Comme expliqué plus tôt, ce processus empirique de création et d'invention, nous a piégé à plusieurs reprises notamment au niveau de l'écriture du scénario de la fiction. Nous avons mis du temps à trouver les moteurs intimes de ce scientifique que je joue, qui l'ont amené à contrer l'emprise des flux audiovisuels. Et une autre des difficultés a été les reports et l'incertitude du climat qui régnait sur les salles de spectacles ces deux dernières années.

Pouvez-vous nous parler de Chloé Giraud ?

C’est une comédienne que j’ai rencontrée lors de ce stage avec  Lionel Gonzalez et Jeanne Candel. Très vite j’ai été touché par son énergie et son immense humanité. J’ai eu envie de l’intégrer à l’équipe d’Akté et de lui proposer de rejoindre le projet POLIS –   un projet créé en 2016 sur la parole publique.

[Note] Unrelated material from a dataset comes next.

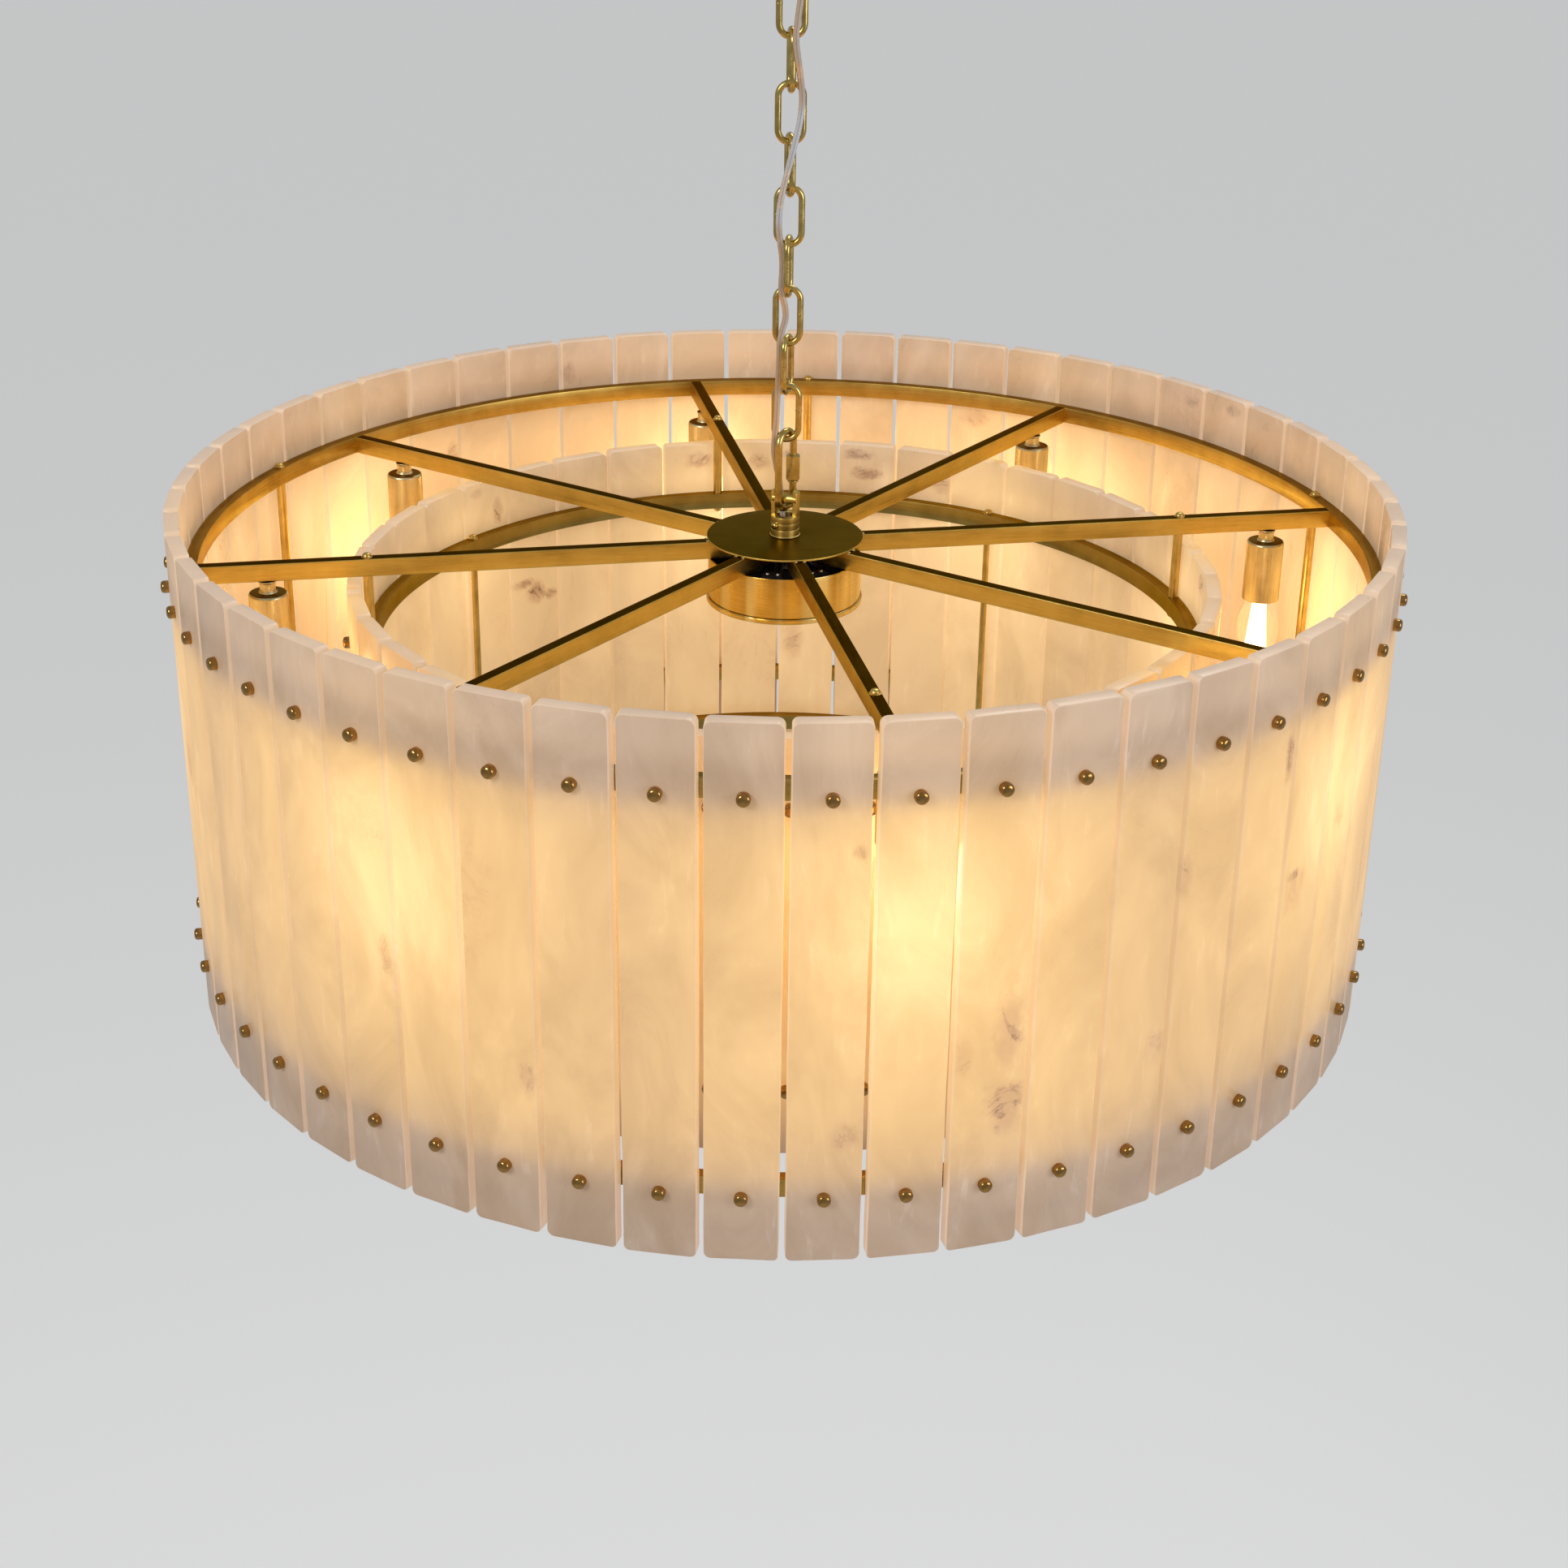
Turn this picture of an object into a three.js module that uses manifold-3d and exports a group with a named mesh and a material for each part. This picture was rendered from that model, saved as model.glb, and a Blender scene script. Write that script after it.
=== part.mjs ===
// Alabaster chandelier: two drums of upright alabaster slats screwed to brass rings,
// eight spokes with candle lamps, and a link chain with a quick link under a ceiling canopy.
// Millimetres, +Z up. The ceiling is the plane z = 0, everything hangs below it, the front faces -Y.
import * as THREE from "three";
import { mergeVertices } from "three/addons/utils/BufferGeometryUtils.js";
import Module from "manifold-3d";

const wasm = await Module();
wasm.setup();

// Fits
const seatGap = 0.3; // left between pieces that touch
const boreGap = 0.3; // radial clearance of a stud or wire in its bore
const fuseDepth = 0.1; // how far joined shapes of one piece run into each other
const cutOverrun = 2; // how far a cut runs past the material

// Canopy at the ceiling, its strap and its loop
const canopyRadius = 65;
const canopyDepth = 30;
const canopyWall = 1.5;
const canopyShoulder = 11; // height and width of the rounded edge
const canopyEdgeInset = 2.8; // middle of the rounded edge, in from the side
const canopyEdgeRise = 3.6; // and up from the face
const strapLength = 100;
const strapWidth = 22;
const strapThickness = 3;
const strapHoleSpacing = 76;
const strapHoleRadius = 2.3;
const strapBossRadius = 9;
const strapBossHeight = 9;
const nippleRadius = 5;
const loopCollarRadius = 10;
const loopCollarHeight = 11.3;
const loopCollarFootRadius = 7;
const loopCollarTaper = 3.8;
const loopRingRadius = 16;
const loopWireRadius = 2.5;

// Chain of equal links and the quick link under it
const linkCount = 9;
const linkWireRadius = 2.6;
const linkLength = 50.9; // over the wire
const linkWidth = 25; // over the wire
const linkAzimuths = [90, 7, 90, 12, 90, -8, 90, -17, 90]; // of the leg that stands in front
const quickWireRadius = 3;
const quickWidth = 27; // over the wire
const quickLength = 71.8; // over the wire
const quickAzimuth = -35;
const quickSkewRise = 0.8; // hanging askew, it bears on the sides of the last link's bow
const barSkewRise = 0.3; // and so does the yoke's bar on its lower bow
const quickNutAcross = 11;
const quickNutLength = 21.6;
const quickNutBevel = 0.9;
const quickNutRise = 21.8; // from the lower bow's middle to the nut's foot
const quickGapLength = 7.5;
const quickGapRise = 2; // from the nut's foot to the gap that it closes
const quickCollarRadius = 4.5;
const quickCollarHeight = 1.6;

// Yoke on the hub plate
const yokeRadius = 12;
const yokeBoreRadius = 7;
const yokeWaistRise = 27; // frame plane to the top of the round collar
const yokeTopRise = 49;
const yokeTopBevel = 2.5;
const yokeCheekThickness = 8;
const yokeWindowWidth = 15;
const yokeBarRise = 41;
const yokeBarRadius = 4.5;
const yokeSpigotRadius = 9;
const lockNutRadius = 13;
const lockNutHeight = 6;

// Hub plate over the spokes, wiring cup and cover under them
const hubPlateRadius = 65.5;
const hubPlateThickness = 1.6;
const cupRadius = 64.5;
const cupWall = 1.5;
const cupHeight = 34.6;
const cupLipWidth = 6;
const coverRadius = 66;
const coverThickness = 4.5;
const coverBevel = 0.8;

// Frame: rings and spokes of one flat bar, rods with domed nuts
const barWidth = 10;
const barHeight = 15;
const spokeWall = 1.5;
const spokeCount = 8;
const spokeAzimuth = 11; // of the first spoke
const spokeInnerRadius = 30;
const outerRingRadius = 487.2;
const lampInset = 59.2; // outer ring's middle to the lamps
const innerRingInset = 81; // lamps to the inner ring's middle
const innerRingDrop = 73.5; // frame plane to the inner drum's upper ring
const outerLowRingRise = 53.5; // slats' foot to the outer lower ring
const innerLowRingRise = 56.5; // slats' foot to the inner lower ring
const outerRodCount = 5;
const outerRodAzimuth = 33.5;
const hangerCount = 4;
const hangerAzimuth = 11;
const innerRodAzimuth = 56;
const rodRadius = 4;
const innerRodRadius = 3;
const studRadius = 2.2;
const nutRadius = 4.5;
const nutHeight = 4;
const nutTipRadius = 3;

// Slats
const slatWidth = 53.6;
const slatThickness = 12;
const slatCornerCut = 3;
const outerSlatCount = 54;
const outerSlatAzimuth = 3.85;
const outerSlatRise = 54.5; // frame plane to the outer slats' top
const outerSlatLength = 421; // the inner slats end at the same height
const innerSlatCount = 39;
const innerSlatAzimuth = 1.02;
const innerSlatRise = 55.5; // above the middle of the inner upper ring

// Lampholders and bulbs
const lampStudRadius = 2.5;
const lampStudHeight = 4; // above the spoke's lower face
const nippleHolderRadius = 6.5;
const nippleHolderHeight = 10;
const holderRadius = 16;
const holderLength = 54;
const holderShoulder = 4;
const holderWall = 1.5;
const holderRecess = 6;
const socketRadius = 8;
const socketDepth = 24;
const bulbBaseRadius = 7;
const bulbRadius = 18.5;
const bulbLength = 98;
const bulbBaseLength = 25;
// Outline of the glass from its tip: shares of the bulb's radius and of the glass's height
const bulbShares = [
  [0.17, 0.03],
  [0.56, 0.17],
  [0.93, 0.4],
  [1, 0.56],
  [0.86, 0.75],
];

// Cord along the chain: hand-chosen points from the canopy down into the wiring cup
const cordRadius = 1.5;
const cordHoleRadius = 2.4;
const cordSteps = 56;
const cordRoute = [
  [12, -14, -14],
  [12, -14, -30],
  [11.4, -13.8, -46],
  [9.4, -12.6, -62],
  [6.8, -11.8, -80],
  [4.6, -12.8, -97],
  [3.4, -14, -112],
  [5.4, -11.7, -128],
  [7.6, -6.6, -144],
  [8.9, -4.7, -159],
  [7, -9, -176],
  [2.8, -14.6, -193],
  [-1.3, -14.6, -210],
  [-5, -10, -226],
  [-7.6, -5, -242],
  [-8.2, -4.8, -257],
  [-6.9, -4.9, -269],
  [-5.4, -3.9, -280],
  [-5, -3.2, -291],
  [-5.5, -4.7, -302],
  [-5.3, -4.9, -311],
  [-2.6, -3.4, -321],
  [-1.9, -2.8, -331],
  [-4.9, -4.4, -343],
  [-6.3, -4.8, -351],
  [-6.6, -4.8, -364],
  [-7, -4.7, -378],
  [-7.6, -4.7, -398],
  [-8.4, -4.7, -418],
  [-9.6, -4.8, -430],
  [-9.8, -3.6, -443],
  [-7.8, -2.4, -456],
  [-5.6, 2.2, -468],
  [-4.4, 7, -479],
  [-3.6, 7.2, -488],
  [-2.4, 4.2, -498],
  [-1.2, 1.6, -510],
  [0, 0, -526],
  [0, 0, -546],
];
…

Tout seul, je galérais un peu sur le commencement d’ ATTENTION, très vite et naturellement, elle s’est greffée au projet. 

La pièce sera t-elle jouée dans des festivals ou d'autres théâtres ?

Pour l'heure la diffusion de la pièce est en discussion avec diverses structures mais rien n'est encore fixé.

Nous aimerions beaucoup être programmés dans le cadre de la Biennale Némo sur les arts numériques qui a lieu à Paris chaque année.

Travaillez-vous sur d'autres projets ?

La prochaine création de la compagnie est prévue pour la fin 2023. Ce sera une mise en scène par Anne-Sophie d'un texte de Manon Ona Au loin les oiseaux . D'ici là nous allons continuer à faire vivre les spectacles déjà créés.

Pour terminer pourriez-vous nous présenter trois artistes de la région que vous appréciez ?

Je choisirais  trois femmes : Chloé Giraud pour que vous ayez la possibilité d’en savoir plus sur elle qui vient de créer sa compagnie dans la Manche.

Diane Gaignoux avec qui j’ai travaillé sur la Création de Kesta mise en scène par Anne-Sophie Pauchet fin 2020. J’ai découvert le travail de création de vêtements de cette jeune artiste-plasticienne qui est installée au fort de Tourneville.

Sabine Meier, photographe, pour son œil et ses trompe-l'œil.